Quand les meilleurs renoncent, quand les vocations se détournent, ce n’est pas seulement un « problème RH ». C’est une défaite collective : on se prive de chercheurs qui auraient pu mieux préparer la transition écologique, la révolution numérique, la lutte contre les inégalités de santé, l’adaptation de l’école, la compréhension des mutations démocratiques.

Défendre les chercheurs, c’est défendre les citoyens

Lorsque des usagers renoncent à leurs droits parce qu’ils ne trouvent plus de guichet ouvert, c’est la démocratie qui recule. De la même façon, lorsque des citoyens renoncent à comprendre le monde faute de médiation scientifique, faute de cours accessibles, faute de travaux de recherche de qualité, c’est aussi la démocratie qui recule.
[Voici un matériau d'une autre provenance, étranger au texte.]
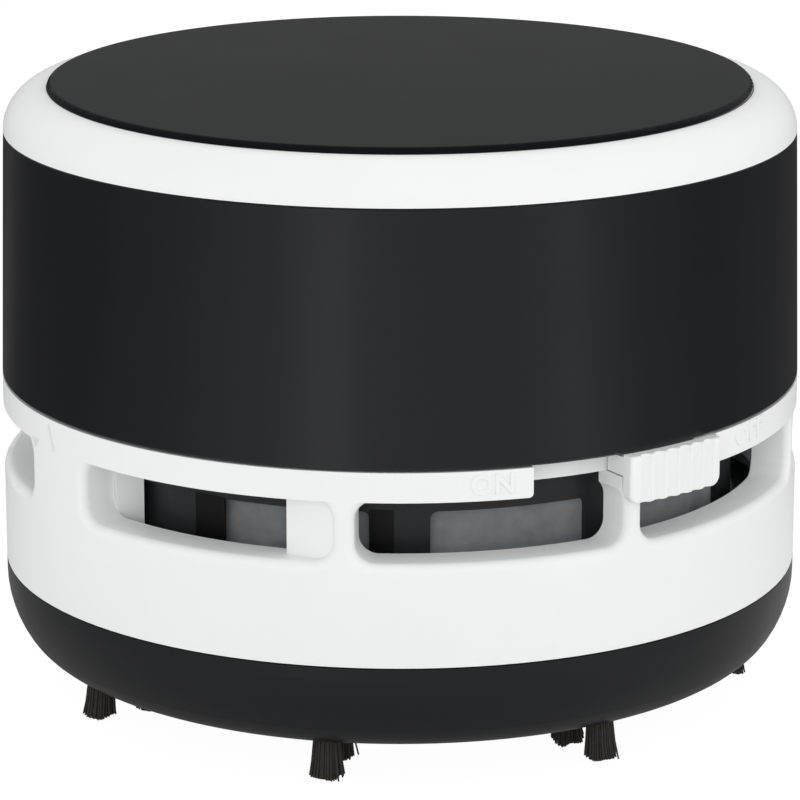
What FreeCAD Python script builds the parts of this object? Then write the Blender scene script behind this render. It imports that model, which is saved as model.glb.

Nous avons le choix : soit laisser s’installer une République de la suspicion, où l’on fiche, chercheurs et universitaires, où l’on laisse se vider les laboratoires et où l’on externalise la production de savoirs à quelques plateformes privées ; soit assumer une République de la connaissance, où l’on protège et renforce celles et ceux qui, au quotidien, produisent, critiquent et transmettent les savoirs.

Refonder un fonctionnariat de la recherche attractif, sécurisé et respecté, ce n’est pas défendre un intérêt de caste. C’est défendre la possibilité, pour toute la société, de continuer à penser librement.